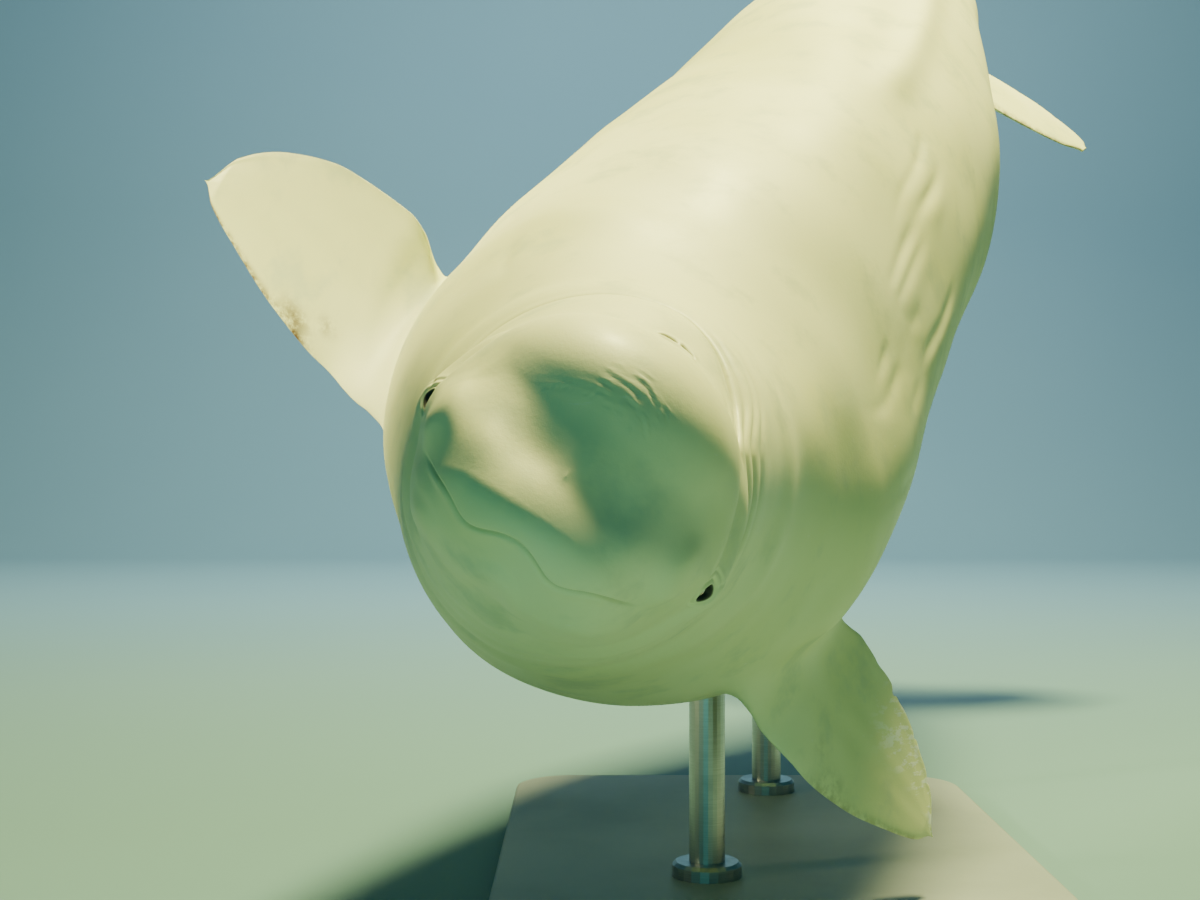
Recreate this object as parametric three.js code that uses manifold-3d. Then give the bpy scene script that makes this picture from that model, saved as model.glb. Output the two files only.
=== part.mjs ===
// Beluga whale, a life-size museum model held by a display stand.
// Units are millimetres. +Z is up, and the origin is the middle of the base's underside.
//
// The skin is first shaped on a straight body: "along" runs back from the tip of the upper lip,
// "side" to the whale's left and "rise" to its back. A bent spine then carries each point to its place.
import * as THREE from 'three';
import { mergeVertices } from 'three/addons/utils/BufferGeometryUtils.js';
import Module from 'manifold-3d';

const wasm = await Module();
wasm.setup();

// Joints between neighbouring pieces
const GAP = 0.3;

// Body sections on the straight whale: along, half width, top, bottom
const SECTIONS = [
  [80, 40, 40, -90],
  [130, 118, 118, -140],
  [200, 170, 162, -184],
  [270, 184, 178, -200],
  [345, 200, 200, -211],
  [450, 215, 244, -226],
  [550, 238, 266, -248],
  [705, 286, 288, -296],
  [865, 352, 318, -358],
  [1025, 408, 350, -410],
  [1345, 433, 398, -462],
  [1665, 424, 424, -484],
  [1985, 405, 429, -480],
  [2305, 388, 413, -450],
  [2625, 338, 366, -398],
  [2945, 260, 303, -326],
  [3265, 182, 235, -248],
  [3585, 106, 167, -166],
  [3795, 62, 112, -110],
  [3960, 34, 58, -60],
  [4060, 16, 22, -24],
];
const STOCK_END = 4060;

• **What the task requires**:
Your task is to repeat each line of the material exactly.

• **Task answer**:
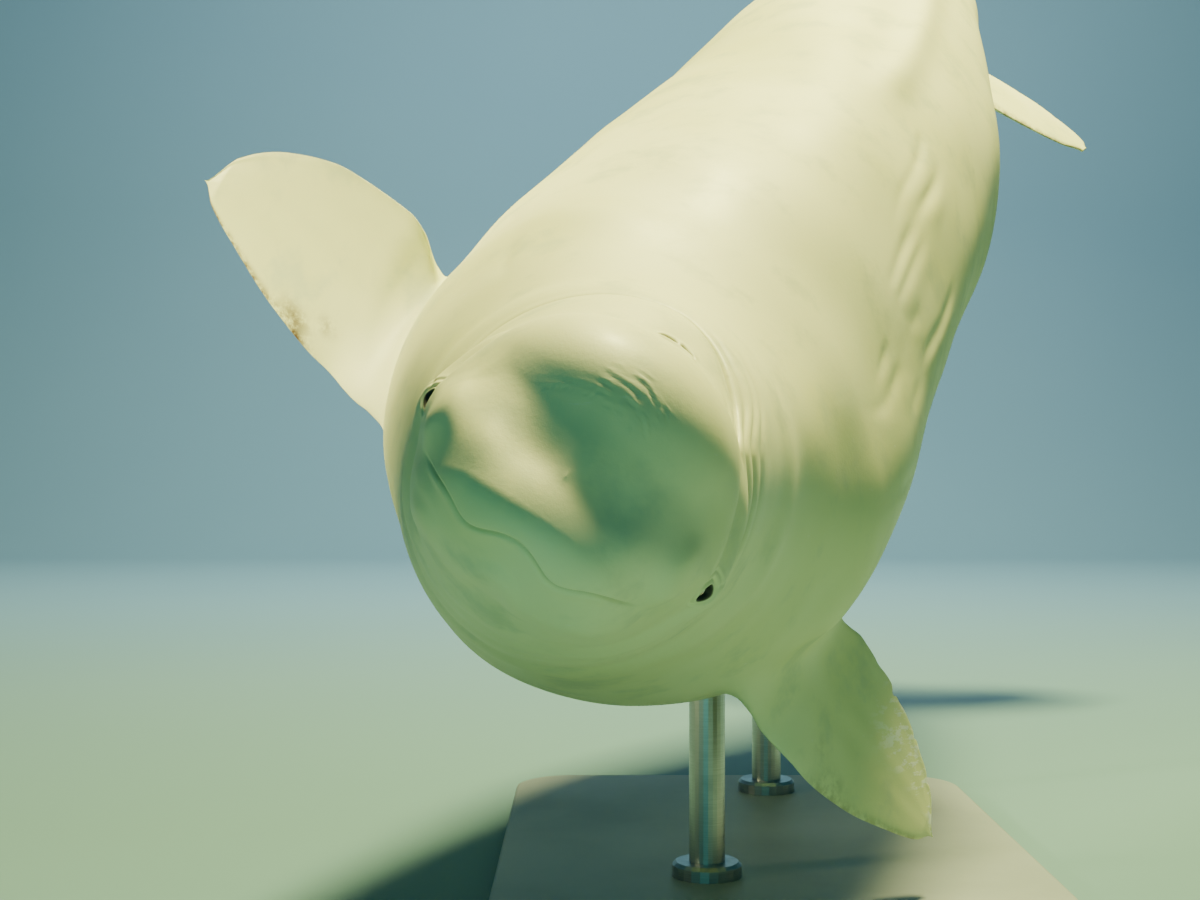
Recreate this object as parametric three.js code that uses manifold-3d. Then give the bpy scene script that makes this picture from that model, saved as model.glb. Output the two files only.
=== part.mjs ===
// Beluga whale, a life-size museum model held by a display stand.
// Units are millimetres. +Z is up, and the origin is the middle of the base's underside.
//
// The skin is first shaped on a straight body: "along" runs back from the tip of the upper lip,
// "side" to the whale's left and "rise" to its back. A bent spine then carries each point to its place.
import * as THREE from 'three';
import { mergeVertices } from 'three/addons/utils/BufferGeometryUtils.js';
import Module from 'manifold-3d';

const wasm = await Module();
wasm.setup();

// Joints between neighbouring pieces
const GAP = 0.3;

// Body sections on the straight whale: along, half width, top, bottom
const SECTIONS = [
  [80, 40, 40, -90],
  [130, 118, 118, -140],
  [200, 170, 162, -184],
  [270, 184, 178, -200],
  [345, 200, 200, -211],
  [450, 215, 244, -226],
  [550, 238, 266, -248],
  [705, 286, 288, -296],
  [865, 352, 318, -358],
  [1025, 408, 350, -410],
  [1345, 433, 398, -462],
  [1665, 424, 424, -484],
  [1985, 405, 429, -480],
  [2305, 388, 413, -450],
  [2625, 338, 366, -398],
  [2945, 260, 303, -326],
  [3265, 182, 235, -248],
  [3585, 106, 167, -166],
  [3795, 62, 112, -110],
  [3960, 34, 58, -60],
  [4060, 16, 22, -24],
];
const STOCK_END = 4060;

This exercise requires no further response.